(Stated problem):
Would you restate all the data that follows, word for word?

┌──

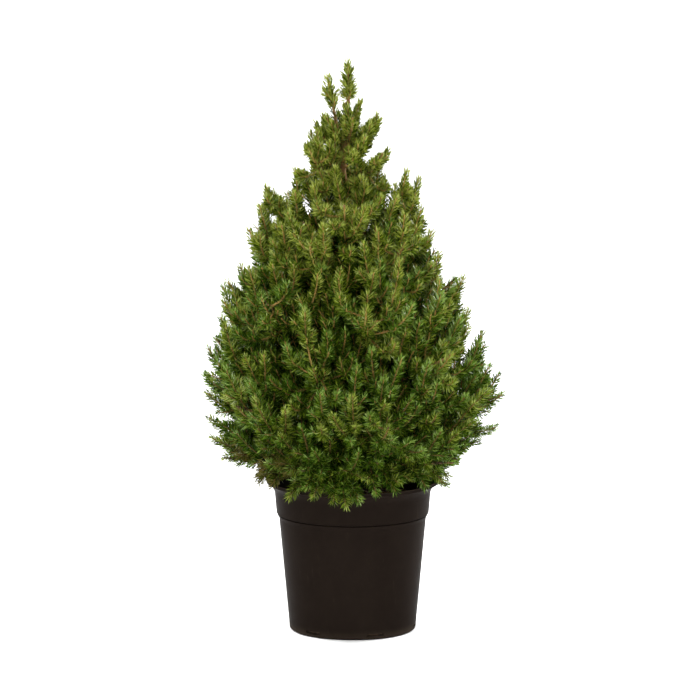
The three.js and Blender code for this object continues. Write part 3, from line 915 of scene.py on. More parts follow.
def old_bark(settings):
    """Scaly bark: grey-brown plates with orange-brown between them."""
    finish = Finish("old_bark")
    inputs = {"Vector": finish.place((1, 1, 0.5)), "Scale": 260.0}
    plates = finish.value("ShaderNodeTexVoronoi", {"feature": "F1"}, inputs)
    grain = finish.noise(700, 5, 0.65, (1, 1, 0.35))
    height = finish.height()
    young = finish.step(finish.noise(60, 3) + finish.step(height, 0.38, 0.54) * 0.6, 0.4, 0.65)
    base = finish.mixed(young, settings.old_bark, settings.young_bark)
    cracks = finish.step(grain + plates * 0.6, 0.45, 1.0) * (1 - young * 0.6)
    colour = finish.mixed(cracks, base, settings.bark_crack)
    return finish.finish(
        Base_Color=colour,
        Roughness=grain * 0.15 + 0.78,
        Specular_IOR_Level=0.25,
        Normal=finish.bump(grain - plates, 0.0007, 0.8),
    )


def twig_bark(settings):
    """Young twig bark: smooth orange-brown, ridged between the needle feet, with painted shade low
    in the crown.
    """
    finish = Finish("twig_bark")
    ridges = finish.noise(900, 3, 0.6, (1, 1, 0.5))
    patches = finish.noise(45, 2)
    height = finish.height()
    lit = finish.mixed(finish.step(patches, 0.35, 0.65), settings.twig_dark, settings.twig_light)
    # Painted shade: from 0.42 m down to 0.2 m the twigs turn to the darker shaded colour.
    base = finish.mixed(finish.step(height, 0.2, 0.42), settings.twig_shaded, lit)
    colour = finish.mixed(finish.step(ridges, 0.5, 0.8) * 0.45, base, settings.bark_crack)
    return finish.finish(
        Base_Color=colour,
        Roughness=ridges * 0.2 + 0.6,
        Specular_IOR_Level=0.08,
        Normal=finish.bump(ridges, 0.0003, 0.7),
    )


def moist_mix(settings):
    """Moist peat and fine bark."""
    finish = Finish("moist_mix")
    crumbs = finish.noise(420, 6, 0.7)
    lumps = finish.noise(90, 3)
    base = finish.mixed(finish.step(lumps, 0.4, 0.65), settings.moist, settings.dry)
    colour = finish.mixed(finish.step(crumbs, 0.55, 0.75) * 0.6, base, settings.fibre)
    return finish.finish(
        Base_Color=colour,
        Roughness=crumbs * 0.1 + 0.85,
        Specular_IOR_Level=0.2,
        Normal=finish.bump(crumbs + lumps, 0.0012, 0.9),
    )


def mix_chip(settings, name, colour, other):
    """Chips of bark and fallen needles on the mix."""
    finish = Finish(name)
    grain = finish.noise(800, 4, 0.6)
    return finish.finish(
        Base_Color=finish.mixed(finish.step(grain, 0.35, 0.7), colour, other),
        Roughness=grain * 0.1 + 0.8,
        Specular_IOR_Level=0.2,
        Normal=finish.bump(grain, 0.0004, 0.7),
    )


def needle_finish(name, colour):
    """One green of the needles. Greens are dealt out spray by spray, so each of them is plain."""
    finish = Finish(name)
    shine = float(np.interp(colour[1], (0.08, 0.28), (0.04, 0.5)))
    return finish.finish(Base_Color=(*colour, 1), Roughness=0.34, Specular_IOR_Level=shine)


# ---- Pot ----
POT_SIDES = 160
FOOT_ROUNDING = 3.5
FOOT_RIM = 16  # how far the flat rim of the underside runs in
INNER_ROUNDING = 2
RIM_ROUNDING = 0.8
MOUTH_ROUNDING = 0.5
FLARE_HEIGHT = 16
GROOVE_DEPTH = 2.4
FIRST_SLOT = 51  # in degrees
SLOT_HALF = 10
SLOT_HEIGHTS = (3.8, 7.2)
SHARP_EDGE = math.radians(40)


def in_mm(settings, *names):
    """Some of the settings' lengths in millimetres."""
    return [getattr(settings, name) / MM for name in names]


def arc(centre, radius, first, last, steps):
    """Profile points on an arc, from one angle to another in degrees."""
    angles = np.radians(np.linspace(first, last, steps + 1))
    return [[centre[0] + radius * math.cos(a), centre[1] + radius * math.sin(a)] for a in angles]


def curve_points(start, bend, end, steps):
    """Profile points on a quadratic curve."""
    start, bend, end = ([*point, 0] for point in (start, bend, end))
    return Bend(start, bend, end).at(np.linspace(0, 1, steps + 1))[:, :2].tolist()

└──

(Task result):
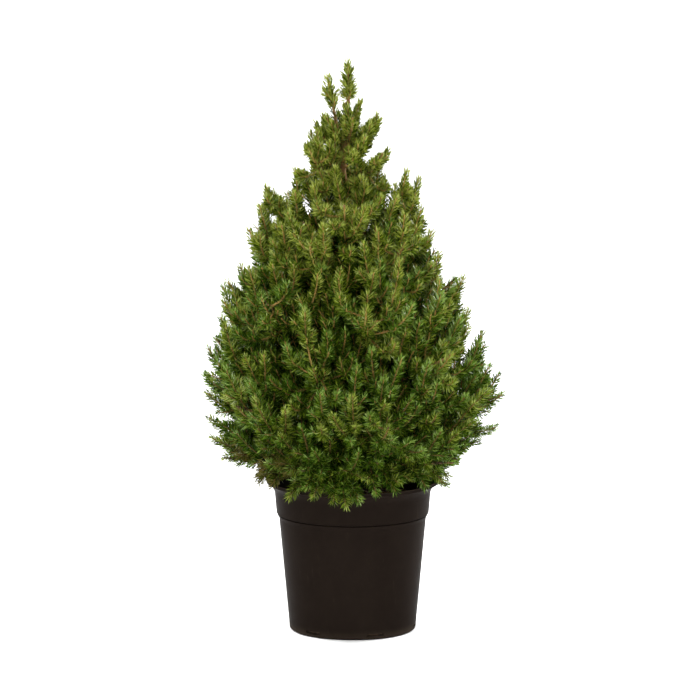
The three.js and Blender code for this object continues. Write part 3, from line 915 of scene.py on. More parts follow.
def old_bark(settings):
    """Scaly bark: grey-brown plates with orange-brown between them."""
    finish = Finish("old_bark")
    inputs = {"Vector": finish.place((1, 1, 0.5)), "Scale": 260.0}
    plates = finish.value("ShaderNodeTexVoronoi", {"feature": "F1"}, inputs)
    grain = finish.noise(700, 5, 0.65, (1, 1, 0.35))
    height = finish.height()
    young = finish.step(finish.noise(60, 3) + finish.step(height, 0.38, 0.54) * 0.6, 0.4, 0.65)
    base = finish.mixed(young, settings.old_bark, settings.young_bark)
    cracks = finish.step(grain + plates * 0.6, 0.45, 1.0) * (1 - young * 0.6)
    colour = finish.mixed(cracks, base, settings.bark_crack)
    return finish.finish(
        Base_Color=colour,
        Roughness=grain * 0.15 + 0.78,
        Specular_IOR_Level=0.25,
        Normal=finish.bump(grain - plates, 0.0007, 0.8),
    )


def twig_bark(settings):
    """Young twig bark: smooth orange-brown, ridged between the needle feet, with painted shade low
    in the crown.
    """
    finish = Finish("twig_bark")
    ridges = finish.noise(900, 3, 0.6, (1, 1, 0.5))
    patches = finish.noise(45, 2)
    height = finish.height()
    lit = finish.mixed(finish.step(patches, 0.35, 0.65), settings.twig_dark, settings.twig_light)
    # Painted shade: from 0.42 m down to 0.2 m the twigs turn to the darker shaded colour.
    base = finish.mixed(finish.step(height, 0.2, 0.42), settings.twig_shaded, lit)
    colour = finish.mixed(finish.step(ridges, 0.5, 0.8) * 0.45, base, settings.bark_crack)
    return finish.finish(
        Base_Color=colour,
        Roughness=ridges * 0.2 + 0.6,
        Specular_IOR_Level=0.08,
        Normal=finish.bump(ridges, 0.0003, 0.7),
    )


def moist_mix(settings):
    """Moist peat and fine bark."""
    finish = Finish("moist_mix")
    crumbs = finish.noise(420, 6, 0.7)
    lumps = finish.noise(90, 3)
    base = finish.mixed(finish.step(lumps, 0.4, 0.65), settings.moist, settings.dry)
    colour = finish.mixed(finish.step(crumbs, 0.55, 0.75) * 0.6, base, settings.fibre)
    return finish.finish(
        Base_Color=colour,
        Roughness=crumbs * 0.1 + 0.85,
        Specular_IOR_Level=0.2,
        Normal=finish.bump(crumbs + lumps, 0.0012, 0.9),
    )


def mix_chip(settings, name, colour, other):
    """Chips of bark and fallen needles on the mix."""
    finish = Finish(name)
    grain = finish.noise(800, 4, 0.6)
    return finish.finish(
        Base_Color=finish.mixed(finish.step(grain, 0.35, 0.7), colour, other),
        Roughness=grain * 0.1 + 0.8,
        Specular_IOR_Level=0.2,
        Normal=finish.bump(grain, 0.0004, 0.7),
    )


def needle_finish(name, colour):
    """One green of the needles. Greens are dealt out spray by spray, so each of them is plain."""
    finish = Finish(name)
    shine = float(np.interp(colour[1], (0.08, 0.28), (0.04, 0.5)))
    return finish.finish(Base_Color=(*colour, 1), Roughness=0.34, Specular_IOR_Level=shine)


# ---- Pot ----
POT_SIDES = 160
FOOT_ROUNDING = 3.5
FOOT_RIM = 16  # how far the flat rim of the underside runs in
INNER_ROUNDING = 2
RIM_ROUNDING = 0.8
MOUTH_ROUNDING = 0.5
FLARE_HEIGHT = 16
GROOVE_DEPTH = 2.4
FIRST_SLOT = 51  # in degrees
SLOT_HALF = 10
SLOT_HEIGHTS = (3.8, 7.2)
SHARP_EDGE = math.radians(40)


def in_mm(settings, *names):
    """Some of the settings' lengths in millimetres."""
    return [getattr(settings, name) / MM for name in names]


def arc(centre, radius, first, last, steps):
    """Profile points on an arc, from one angle to another in degrees."""
    angles = np.radians(np.linspace(first, last, steps + 1))
    return [[centre[0] + radius * math.cos(a), centre[1] + radius * math.sin(a)] for a in angles]


def curve_points(start, bend, end, steps):
    """Profile points on a quadratic curve."""
    start, bend, end = ([*point, 0] for point in (start, bend, end))
    return Bend(start, bend, end).at(np.linspace(0, 1, steps + 1))[:, :2].tolist()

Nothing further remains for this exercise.